NEW YORK — Rail commuters who endured days of aggravation after a train derailment at Penn Station woke up Friday morning with assurances that track repairs would be completed and service restored, but soon discovered that wasn't entirely accurate.
Amtrak, which owns and maintains tracks used by New Jersey Transit and the Long Island Rail Road, said at 7:30 a.m. that testing and inspections were completed. But NJ Transit said work was still being done and warned that delays were possible.
By that time, the Long Island Rail Road had already cancelled 10 rush-hour trains into Manhattan and terminated four others at stations in Queens.
By late Friday morning, NJ Transit tweeted that its trains were running on or close to schedule, though some trains already en route were experiencing residual delays. Buses, ferries and other rail lines continued to cross- honour NJ Transit rail tickets, as they did all week.

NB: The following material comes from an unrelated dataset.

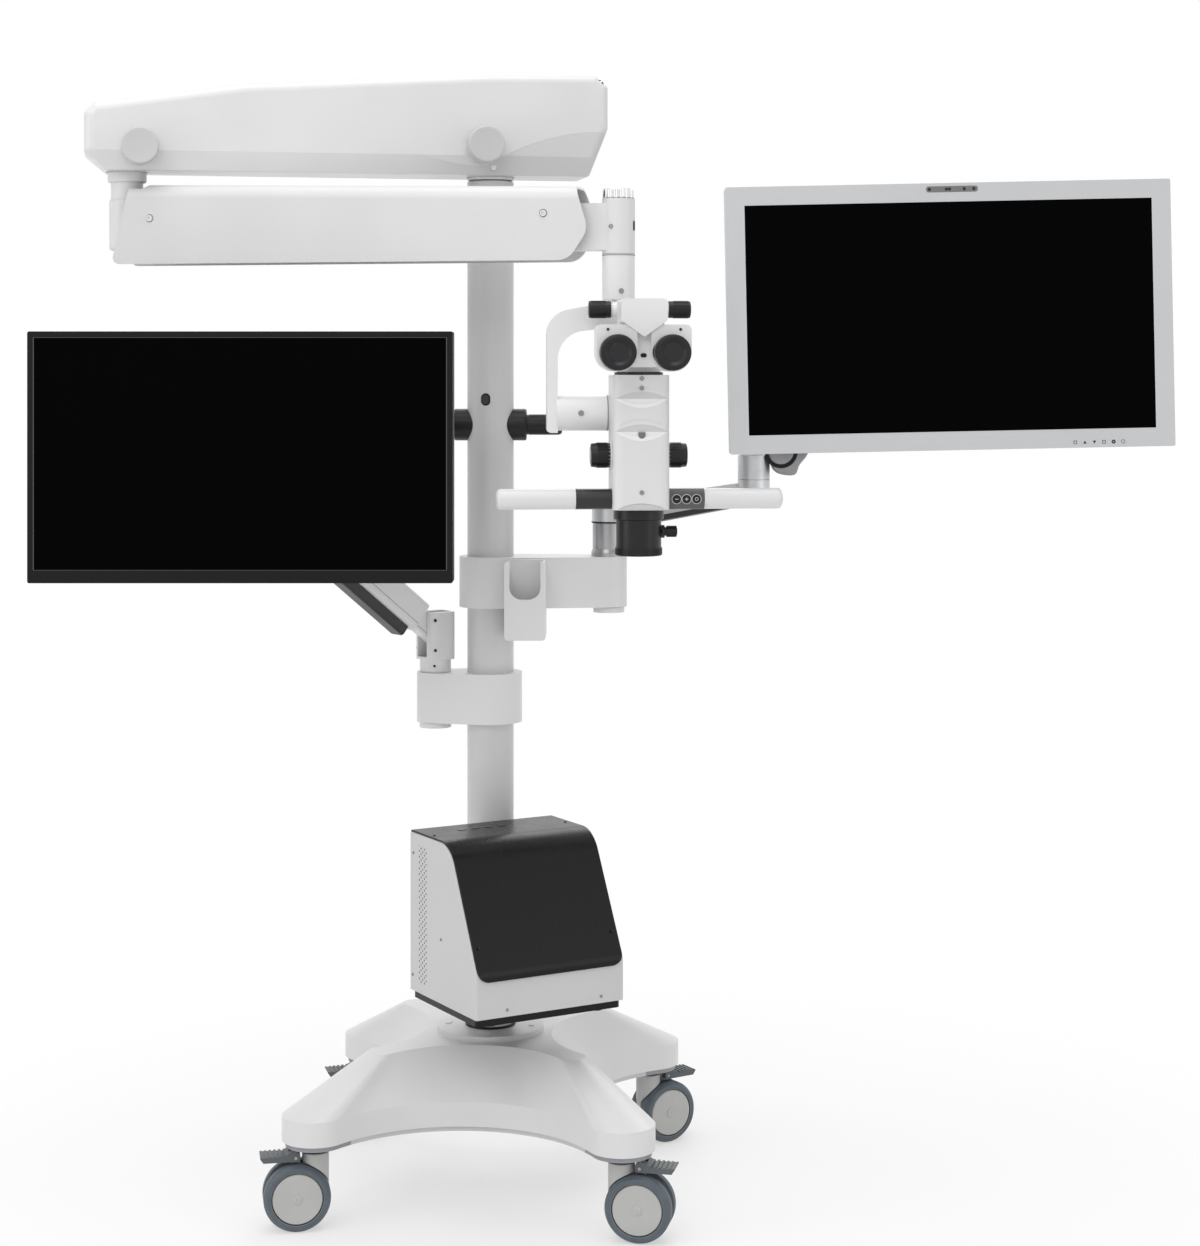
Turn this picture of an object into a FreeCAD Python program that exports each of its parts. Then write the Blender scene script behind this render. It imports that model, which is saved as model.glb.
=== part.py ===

The LIRR unleashed its ire Friday, issuing a statement that said: "Because Amtrak crews did not finish track repair work by 4 a.m. as promised and because they did not grant access to tracks overnight so that Long Island Rail Road could pre-position trains, LIRR is forced to once again operate a reduced morning rush-hour schedule."
New Jersey Gov. Chris Christie said Friday that NJ Transit officials have been given permission to accompany federal railroad officials and Amtrak when they inspect the damaged tracks at Penn Station. However, he said he hasn't co-ordinated that yet with Amtrak CEO Wick Moorman.
The Republican again pledged that NJ Transit would withhold funds it normally pays Amtrak for maintenance and repairs "until we are satisfied that the tracks are in safe operating condition."
The derailment of an NJ Transit commuter train Monday as it approached the station platform knocked out eight of the station's 21 tracks maintained by Amtrak. It also ignited a spat between Amtrak and Christie, who angrily demanded a refund of money already paid by the state to Amtrak.
The disruptions and delays to rail service up and down the Northeast apparently were caused by a weakening of the timber ties sitting under a piece of track in Penn Station. Amtrak officials said Thursday that the ties were inspected days before the derailment and deemed to be in need of replacement eventually, but didn't appear to pose an imminent threat.
It was the second derailment at Penn Station in less than two weeks. On March 24, an outbound Amtrak train derailed and scraped against an inbound NJ Transit train.
The two derailments highlighted the challenges posed by Amtrak's aging infrastructure and the myriad ways in which the system can go awry.
On Friday, New Jersey U.S. Sens. Bob Menendez and Cory Booker sent a letter to their colleagues on the Subcommittee on Transportation, Housing and Urban Development urging them not to cut federal dollars for Amtrak.
The Democratic senators urged subcommittee members not to accept Republican President Donald Trump's proposed federal budget, which they say would drastically cut funding and support for Amtrak and jeopardize the $20 billion-plus Gateway project to build a new rail tunnel into New York from New Jersey and expand Penn Station to accommodate more trains.